Pre-consumption will grow in import as a buffering technology. Thermal storage that chills when electricity is cheap for use when electricity is expensive will become the norm. Volatile prices will reward pre-consumption of all kinds. Pre-pumping that stores energy in high water tanks is as useful as exotic battery technologies.

As storage and pre-consumption capabilities grow, they will improve as alternatives to sales back to the grid. It may be better to use wind-generated energy for even inefficient storage rather than to sell electricity at the bottom of the market and buy later at the peak.

This price volatility is likely to be associated with reduced power quality from the grid. The power quality of the local distribution loop can be no better than the quality of the poorest performing, least maintained generation system of your neighbors. Poor voltage regulation, unbalanced power, out-of-phase noise, and other ailments will dirty the local loop. Minimal operating margins will reduce the capability of the grid to compensate. Power conditioning will raise the costs of using power from the grid.

The energy-resilient building will be responsible for a growing amount of it power supply. Site based generation will find greater value through intra-site load shifting. Responsibility for power quality will devolve onto the site.

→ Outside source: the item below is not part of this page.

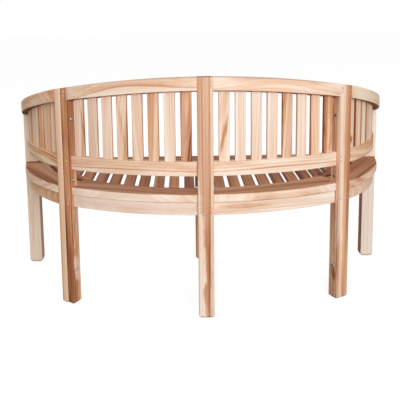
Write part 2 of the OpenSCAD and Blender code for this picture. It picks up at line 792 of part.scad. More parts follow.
// Three-cornered blocks between the front posts, the front aprons and the front leg
module corner_blocks() color(tan_wood) stand() for (s = [0, 1]) mirror([s, 0, 0]) {
    translate([front_x, front_apron_y, front_span_z[0]]) linear_extrude(front_apron_h)
        polygon([[0, 0], [-block_l, 0], [0, front_y0 - front_apron_y]]);
    translate([post_w / 2, front_apron_y, front_span_z[0]]) linear_extrude(front_apron_h)
        polygon([[0, 0], [block_l, 0], [0, front_y0 - front_apron_y]]);
}

module joint_pins() color(brown) stand() all_pins(0);

module post_bolts() color(steel) stand() {
    for (s = [0, 1]) mirror([s, 0, 0]) at_pair_bolts() translate([-washer_t, 0, 0]) bolt(bolt_len);
    at_middle_bolt() translate([-washer_t, 0, 0]) bolt(bolt_len + post_w - 2 * half_w);
}

module bolt_washers() color(steel) stand() {
    for (s = [0, 1]) mirror([s, 0, 0]) at_pair_bolts()
        for (x = [-washer_t, 2 * half_w]) translate([x, 0, 0]) washer();
    at_middle_bolt() for (x = [-washer_t, post_w]) translate([x, 0, 0]) washer();
}

module bolt_nuts() color(steel) stand() {
    for (s = [0, 1]) mirror([s, 0, 0]) at_pair_bolts() translate([2 * half_w + washer_t, 0, 0]) nut();
    at_middle_bolt() translate([post_w + washer_t, 0, 0]) nut();
}

centre_rear_post();
back_post(-1, brown);  // back_post_left
back_post(1, pale);  // back_post_right
arm_rear_post(-1, pale);  // arm_rear_post_left
arm_rear_post(1, honey);  // arm_rear_post_right
front_post_piece(-1, pale);  // front_post_left
front_post_piece(1, pale);  // front_post_right
centre_front_leg();
top_rail(-1, honey);  // top_rail_left
top_rail(1, honey);  // top_rail_right
arm_rail(-1, tan_wood);  // arm_rail_left
arm_rail(1, pale);  // arm_rail_right
lower_rail(-1, pale);  // lower_rail_left
lower_rail(1, pale);  // lower_rail_right
arm_lower_rail(-1, honey);  // arm_lower_rail_left
arm_lower_rail(1, honey);  // arm_lower_rail_right
back_slats(-1);  // back_slats_left
back_slats(1);  // back_slats_right
arm_slats(-1);  // arm_slats_left
arm_slats(1);  // arm_slats_right
seat_rear_rim(-1, pale);  // seat_rear_rim_left
seat_rear_rim(1, pale);  // seat_rear_rim_right
arm_seat_rim(-1, honey);  // arm_seat_rim_left
arm_seat_rim(1, honey);  // arm_seat_rim_right
arm_seat_board(-1, honey);  // arm_seat_board_left
arm_seat_board(1, honey);  // arm_seat_board_right
seat_front_rim();
seat_slats(-1);  // seat_slats_left
seat_slats(1);  // seat_slats_right
seat_middle_slat();
rear_apron(-1, pale);  // rear_apron_left
rear_apron(1, honey);  // rear_apron_right
arm_apron(-1, tan_wood);  // arm_apron_left
arm_apron(1, honey);  // arm_apron_right
front_apron(-1, honey);  // front_apron_left
front_apron(1, honey);  // front_apron_right
middle_bearer();
side_bearer(-1);  // side_bearer_left
side_bearer(1);  // side_bearer_right
corner_blocks();
joint_pins();
post_bolts();
bolt_washers();
bolt_nuts();
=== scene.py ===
import math
import random

import bmesh
import bpy
import numpy as np
from mathutils import Matrix, Vector


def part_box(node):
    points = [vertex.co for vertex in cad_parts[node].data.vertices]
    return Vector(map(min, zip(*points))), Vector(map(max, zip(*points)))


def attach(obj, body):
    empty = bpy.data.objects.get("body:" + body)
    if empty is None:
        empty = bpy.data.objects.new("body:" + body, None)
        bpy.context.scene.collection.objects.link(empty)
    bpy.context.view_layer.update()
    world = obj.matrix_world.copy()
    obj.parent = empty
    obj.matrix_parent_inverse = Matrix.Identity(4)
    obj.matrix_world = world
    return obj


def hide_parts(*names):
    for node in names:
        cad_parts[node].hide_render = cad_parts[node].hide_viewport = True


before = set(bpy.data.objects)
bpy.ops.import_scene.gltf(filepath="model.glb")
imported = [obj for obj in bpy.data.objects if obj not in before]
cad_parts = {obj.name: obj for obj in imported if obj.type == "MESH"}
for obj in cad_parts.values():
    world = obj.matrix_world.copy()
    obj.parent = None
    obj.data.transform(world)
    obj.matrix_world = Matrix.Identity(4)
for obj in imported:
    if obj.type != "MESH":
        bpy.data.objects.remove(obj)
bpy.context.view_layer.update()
print("frame loaded")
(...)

Above all, the aim of intra-building protocols is the stability and resiliency of building service despite a volatile grid, volatile in availability, volatile in price. By hitting it’s mark, the building will have well-managed loads, with predictable load shapes. The building will be able to respond when asked by the grid, and its predictions of response will be accurate. A well-managed load, with a predictable shape, is the most valuable customer for smart grids.